Object data in JSON:
[start]

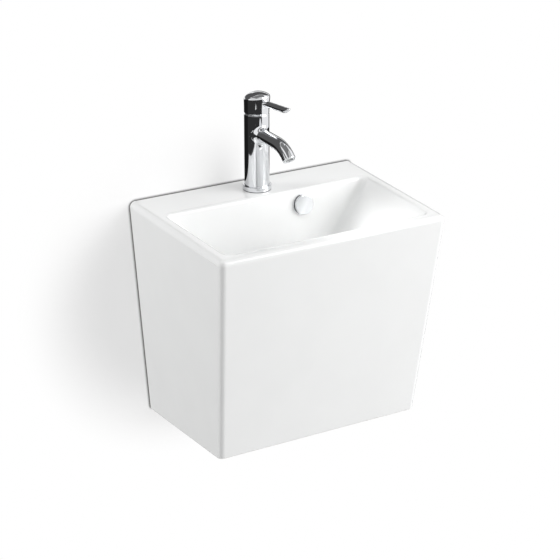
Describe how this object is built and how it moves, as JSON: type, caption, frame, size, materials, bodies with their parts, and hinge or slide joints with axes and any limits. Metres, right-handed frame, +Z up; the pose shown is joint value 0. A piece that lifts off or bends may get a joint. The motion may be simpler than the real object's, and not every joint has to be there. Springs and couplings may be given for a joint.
{
  "type": "wall hung basin",
  "caption": "Wall hung ceramic basin with a tapering full skirt, a rectangular bowl, a single-lever mixer tap, a push-open waste and a bottle trap.",
  "frame": {"origin": "on the wall plane at the back of the basin, half way between the two wall bolts", "axes": "+Y into the wall, -Y out of the wall towards the user, +Z up, +X to the right of a user who faces the wall"},
  "size_m": [0.4484, 0.3785, 0.5852],
  "materials": {
    "glaze": "glossy white glaze",
    "chrome": "bright chrome plate",
    "brass": "plain turned brass",
    "steel": "plain steel, satin",
    "rubber": "matt black",
    "trap_plastic": "white moulded plastic",
    "fitting_plastic": "pale grey moulded plastic",
    "disc_ceramic": "fine lapped ceramic"
  },
  "bodies": {
    "basin": {"basin_body": "glaze", "overflow_ring": "chrome", "overflow_cap": "chrome", "waste_body": "chrome", "tap_body": "chrome", "tap_base_ring": "chrome", "aerator_housing": "chrome", "wall_rosette": "chrome", "waste_backnut": "brass", "cartridge_nut": "brass", "tap_inlet_unions": "brass", "wall_bolts": "steel", "bolt_washers": "steel", "bolt_nuts": "steel", "tap_stud": "steel", "tap_stud_nut": "steel", "tap_horseshoe_plate": "steel", "waste_top_washer": "rubber", "waste_bottom_washer": "rubber", "trap_inlet_washer": "rubber", "trap_collar_seal": "rubber", "trap_cup_seal": "rubber", "trap_outlet_washer": "rubber", "tap_base_seal": "rubber", "tap_horseshoe_rubber": "rubber", "aerator_washer": "rubber", "cartridge_base_seal": "rubber", "trap_inlet_nut": "trap_plastic", "trap_riser": "trap_plastic", "trap_collar_nut": "trap_plastic", "trap_body": "trap_plastic", "trap_cup": "trap_plastic", "trap_outlet_nut": "trap_plastic", "trap_outlet_pipe": "trap_plastic", "overflow_sleeve": "fitting_plastic", "bolt_sleeves": "fitting_plastic", "click_barrel": "fitting_plastic", "aerator_insert": "fitting_plastic", "cartridge_housing": "fitting_plastic", "fixed_disc": "disc_ceramic"},
    "tap_rotor": {"cartridge_rotor": "fitting_plastic", "stem_pivot_pin": "steel"},
    "tap_handle": {"cartridge_stem": "steel", "handle_hub": "chrome", "handle_lever": "chrome", "handle_grub_screw": "steel", "handle_plug": "fitting_plastic"},
    "tap_disc": {"moving_disc": "disc_ceramic"},
    "plug": {"waste_plug": "chrome", "waste_plug_seal": "rubber", "click_spindle": "steel", "click_spring": "steel"}
  },
  "joints": [
    {"name": "handle_turn", "type": "hinge", "parent": "basin", "child": "tap_rotor", "pos_m": [0, -0.05, 0.198], "axis": [0, 0, 1], "range_deg": [-62, 38]},
    {"name": "lever_lift", "type": "hinge", "parent": "tap_rotor", "child": "tap_handle", "pos_m": [0, -0.05, 0.198], "axis": [-0.9781, -0.2079, 0], "range_deg": [0, 22]},
    {"name": "disc_slide", "type": "slide", "parent": "tap_rotor", "child": "tap_disc", "axis": [0.2079, -0.9781, 0], "range_m": [0, 0.0036]},
    {"name": "plug_lift", "type": "slide", "parent": "basin", "child": "plug", "axis": [0, 0, 1], "range_m": [0, 0.008], "deforming": ["click_spring"]}
  ],
  "couplings": [
    {"joint": "disc_slide", "follows": "lever_lift", "m_per_rad": 0.00915}
  ]
}
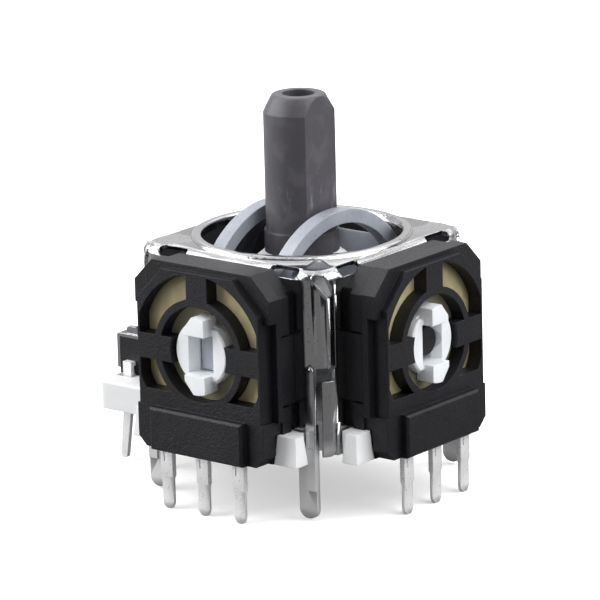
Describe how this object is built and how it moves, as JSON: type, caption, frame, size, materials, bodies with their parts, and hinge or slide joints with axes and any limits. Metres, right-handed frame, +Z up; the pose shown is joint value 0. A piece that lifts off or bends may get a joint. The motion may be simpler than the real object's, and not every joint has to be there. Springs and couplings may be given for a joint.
{
  "type": "controller analog stick",
  "caption": "Two-axis thumb-stick module with two rotary potentiometers and a push switch, for soldering to a circuit board.",
  "frame": {"origin": "on the stick's axis, in the plane of the circuit board's face that the base sits on", "axes": "+Z up along the stick at rest; potentiometer A faces -Y, potentiometer B faces +X, the push switch is on the -X side"},
  "size_m": [0.0205, 0.0161, 0.0216],
  "materials": {
    "nickel_plated_steel": "bright nickel plate on stamped sheet",
    "white_moulding": "moulded",
    "white_acetal": "moulded, slightly glossy",
    "translucent_acetal": "moulded, natural and slightly translucent",
    "dark_grey_moulding": "moulded, satin",
    "black_moulding": "moulded, fine matt texture",
    "bare_laminate": "bare phenolic paper laminate",
    "wiper_bronze": "rolled strip",
    "spring_wire": "drawn wire",
    "tinned_terminal": "matt tin plate"
  },
  "bodies": {
    "module_body": {"frame": "nickel_plated_steel", "base": "white_moulding", "switch_body": "black_moulding", "switch_cover": "nickel_plated_steel", "switch_dome": "spring_wire", "switch_terminal_1": "tinned_terminal", "switch_terminal_2": "tinned_terminal", "switch_terminal_3": "tinned_terminal", "switch_terminal_4": "tinned_terminal", "pot_a_cover": "black_moulding", "pot_a_case": "black_moulding", "pot_a_board": "bare_laminate", "pot_a_terminal_1": "tinned_terminal", "pot_a_terminal_2": "tinned_terminal", "pot_a_terminal_3": "tinned_terminal", "pot_b_cover": "black_moulding", "pot_b_case": "black_moulding", "pot_b_board": "bare_laminate", "pot_b_terminal_1": "tinned_terminal", "pot_b_terminal_2": "tinned_terminal", "pot_b_terminal_3": "tinned_terminal"},
    "upper_yoke": {"upper_yoke": "translucent_acetal", "pot_a_rotor": "white_acetal", "pot_a_wiper": "wiper_bronze"},
    "rotor_b": {"pot_b_rotor": "white_acetal", "pot_b_wiper": "wiper_bronze"},
    "lower_yoke": {"lower_yoke": "black_moulding"},
    "stick": {"stick": "dark_grey_moulding", "stick_pivot": "white_acetal", "return_spring": "spring_wire", "spring_foot": "white_acetal"},
    "switch_plunger": {"switch_plunger": "black_moulding"}
  },
  "joints": [
    {"name": "upper_yoke_turn", "type": "hinge", "parent": "module_body", "child": "upper_yoke", "pos_m": [0, 0, 0.00565], "axis": [0, 1, 0], "range_deg": [-21, 21]},
    {"name": "lower_yoke_turn", "type": "hinge", "parent": "module_body", "child": "rotor_b", "pos_m": [0, 0, 0.00565], "axis": [1, 0, 0], "range_deg": [-20, 20], "stiffness_Nm_per_rad": 0.01},
    {"name": "stick_press", "type": "hinge", "parent": "rotor_b", "child": "lower_yoke", "pos_m": [0.00728, 0, 0.00565], "axis": [0, -1, 0], "range_deg": [0, 1.1], "stiffness_Nm_per_rad": 0.5, "springref_deg": -1.15},
    {"name": "stick_tilt", "type": "hinge", "parent": "lower_yoke", "child": "stick", "pos_m": [0, 0, 0.00565], "axis": [0, 1, 0], "range_deg": [-20, 20], "stiffness_Nm_per_rad": 0.01},
    {"name": "plunger_slide", "type": "slide", "parent": "module_body", "child": "switch_plunger", "axis": [0, 0, -1], "range_m": [0, 0.00032]}
  ],
  "couplings": [
    {"joint": "upper_yoke_turn", "follows": "stick_tilt", "ratio": 1.03},
    {"joint": "plunger_slide", "follows": "stick_press", "m_per_rad": 0.016075}
  ]
}
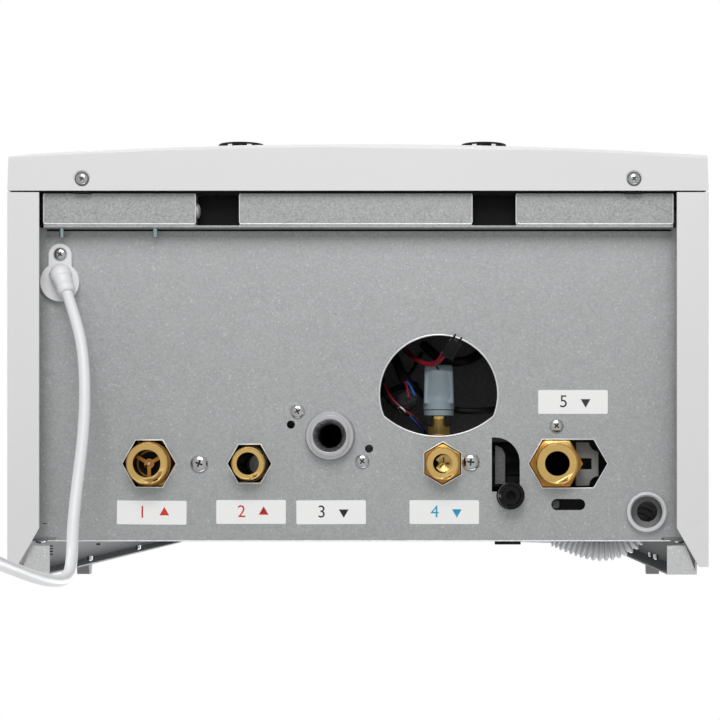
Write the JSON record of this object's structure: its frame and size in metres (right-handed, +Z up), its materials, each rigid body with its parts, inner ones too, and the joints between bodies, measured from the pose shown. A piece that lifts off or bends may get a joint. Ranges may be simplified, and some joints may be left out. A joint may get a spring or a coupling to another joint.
{
  "type": "combi boiler",
  "caption": "Wall-hung combi boiler: white casing on a galvanised chassis with pipe connections, drain, condensate outlet and mains lead underneath, and the working parts inside.",
  "frame": {"origin": "centre of the hanging rail's four bolt holes, on the rail's rear face", "axes": "+X to the right seen from the front, +Y towards the wall, +Z up"},
  "size_m": [0.44, 0.2881, 1.204],
  "materials": {
    "painted_white": "satin",
    "galvanised": "satin",
    "steel": "satin",
    "screw_steel": "gloss",
    "brass": "satin",
    "copper": "satin",
    "stainless": "satin",
    "cast_aluminium": "matt",
    "cast_iron": "matt",
    "red_steel": "gloss",
    "black_plastic": "matt",
    "grey_plastic": "matt",
    "pale_grey_plastic": "satin",
    "white_plastic": "gloss",
    "white_rubber": "satin",
    "red_plastic": "gloss",
    "dark_glass": "gloss",
    "board": "matt",
    "sticker": "matt"
  },
  "bodies": {
    "chassis": {"bottom_plate": "galvanised", "burner": "stainless", "burner_door": "cast_aluminium", "casing_screws": "screw_steel", "chassis_back": "galvanised", "cold_water_fitting": "brass", "condensate_hose": "pale_grey_plastic", "condensate_outlet": "pale_grey_plastic", "condensate_trap": "pale_grey_plastic", "control_board": "board", "control_box": "black_plastic", "cord_coil": "white_rubber", "display": "dark_glass", "diverter_motor": "black_plastic", "drain_body": "black_plastic", "exchanger_coil": "stainless", "exchanger_drum": "stainless", "expansion_vessel": "red_steel", "fan_housing": "cast_aluminium", "fill_valve": "brass", "flue_turret": "cast_aluminium", "front_cross_rail": "galvanised", "gas_inlet_fitting": "steel", "gas_valve": "cast_aluminium", "hanging_rail": "galvanised", "heating_return_fitting": "brass", "heating_supply_fitting": "brass", "hot_water_fitting": "brass", "pipework": "copper", "plate_exchanger": "stainless", "power_cord": "white_rubber", "power_gland": "white_plastic", "power_plug": "white_plastic", "pressure_gauge": "black_plastic", "pump_body": "cast_iron", "rear_rails": "galvanised", "relief_valve": "brass", "return_block": "black_plastic", "return_clip": "black_plastic", "side_casing_left": "painted_white", "side_casing_right": "painted_white", "stickers": "sticker", "supply_block": "black_plastic", "top_panel": "painted_white", "wiring_loom": "black_plastic"},
    "cover": {"front_cover": "painted_white", "cover_screws": "screw_steel"},
    "knob_left": {"knob_left": "black_plastic"},
    "knob_right": {"knob_right": "black_plastic"},
    "mode_button": {"mode_button": "black_plastic"},
    "reset_button": {"reset_button": "black_plastic"},
    "gauge_needle": {"gauge_needle": "red_plastic"},
    "check_valve": {"check_valve": "brass"},
    "drain_cock": {"drain_cock": "black_plastic"},
    "fill_knob": {"fill_knob": "grey_plastic"},
    "diverter_spindle": {"diverter_spindle": "stainless"},
    "flow_turbine": {"flow_turbine": "white_plastic"},
    "pump_impeller": {"pump_impeller": "black_plastic"},
    "relief_knob": {"relief_knob": "red_plastic"},
    "fan_impeller": {"fan_impeller": "black_plastic"}
  },
  "joints": [
    {"name": "cover_pull", "type": "slide", "parent": "chassis", "child": "cover", "axis": [0, -1, 0], "range_m": [0, 0.11]},
    {"name": "knob_left_turn", "type": "hinge", "parent": "chassis", "child": "knob_left", "pos_m": [-0.08, -0.266, -0.65], "axis": [0, -1, 0], "range_deg": [-140, 140]},
    {"name": "knob_right_turn", "type": "hinge", "parent": "chassis", "child": "knob_right", "pos_m": [0.08, -0.266, -0.65], "axis": [0, -1, 0], "range_deg": [-140, 140]},
    {"name": "mode_button_press", "type": "slide", "parent": "chassis", "child": "mode_button", "axis": [0, 1, 0], "range_m": [0, 0.0015], "stiffness_N_per_m": 400},
    {"name": "reset_button_press", "type": "slide", "parent": "chassis", "child": "reset_button", "axis": [0, 1, 0], "range_m": [0, 0.0015], "stiffness_N_per_m": 400},
    {"name": "gauge_needle_turn", "type": "hinge", "parent": "chassis", "child": "gauge_needle", "pos_m": [0, -0.266, -0.611], "axis": [0, -1, 0], "range_deg": [-130, 130]},
    {"name": "check_valve_lift", "type": "slide", "parent": "chassis", "child": "check_valve", "axis": [0, 0, -1], "range_m": [0, 0.003], "stiffness_N_per_m": 250},
    {"name": "drain_cock_turn", "type": "hinge", "parent": "chassis", "child": "drain_cock", "pos_m": [0.0962, -0.0478, -0.71], "axis": [0, 0, 1], "range_deg": [0, 180]},
    {"name": "fill_knob_turn", "type": "hinge", "parent": "chassis", "child": "fill_knob", "pos_m": [0.0505, -0.111, -0.685], "axis": [0, -1, 0], "range_deg": [0, 90]},
    {"name": "diverter_travel", "type": "slide", "parent": "chassis", "child": "diverter_spindle", "axis": [0, 0, 1], "range_m": [0, 0.006]},
    {"name": "flow_turbine_spin", "type": "hinge", "parent": "chassis", "child": "flow_turbine", "pos_m": [0.0531, -0.068, -0.672], "axis": [0, 0, 1], "continuous": true},
    {"name": "pump_spin", "type": "hinge", "parent": "chassis", "child": "pump_impeller", "pos_m": [0.1254, -0.071, -0.57], "axis": [0, 1, 0], "continuous": true},
    {"name": "relief_knob_turn", "type": "hinge", "parent": "chassis", "child": "relief_knob", "pos_m": [-0.1, -0.135, -0.655], "axis": [0, -1, 0], "range_deg": [0, 90]},
    {"name": "fan_spin", "type": "hinge", "parent": "chassis", "child": "fan_impeller", "pos_m": [0.06, -0.191, -0.35], "axis": [0, 1, 0], "continuous": true}
  ]
}
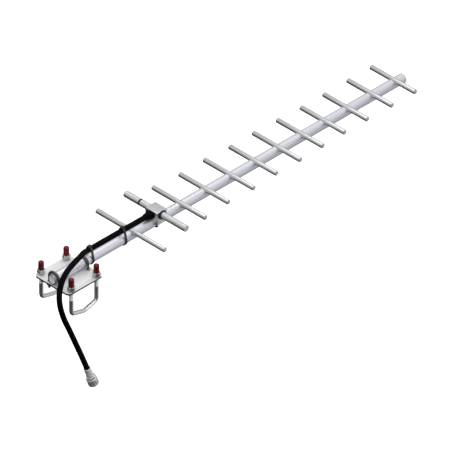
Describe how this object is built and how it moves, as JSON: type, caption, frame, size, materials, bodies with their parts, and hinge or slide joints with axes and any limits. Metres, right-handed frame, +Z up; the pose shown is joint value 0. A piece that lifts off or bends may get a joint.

[end]

▶ [Exercise details] Where a line holds the string "between", copy that line.

▶ [Complete answer]
  "frame": {"origin": "on the wall plane at the back of the basin, half way between the two wall bolts", "axes": "+Y into the wall, -Y out of the wall towards the user, +Z up, +X to the right of a user who faces the wall"},
Write the JSON record of this object's structure: its frame and size in metres (right-handed, +Z up), its materials, each rigid body with its parts, inner ones too, and the joints between bodies, measured from the pose shown. A piece that lifts off or bends may get a joint. Ranges may be simplified, and some joints may be left out. A joint may get a spring or a coupling to another joint.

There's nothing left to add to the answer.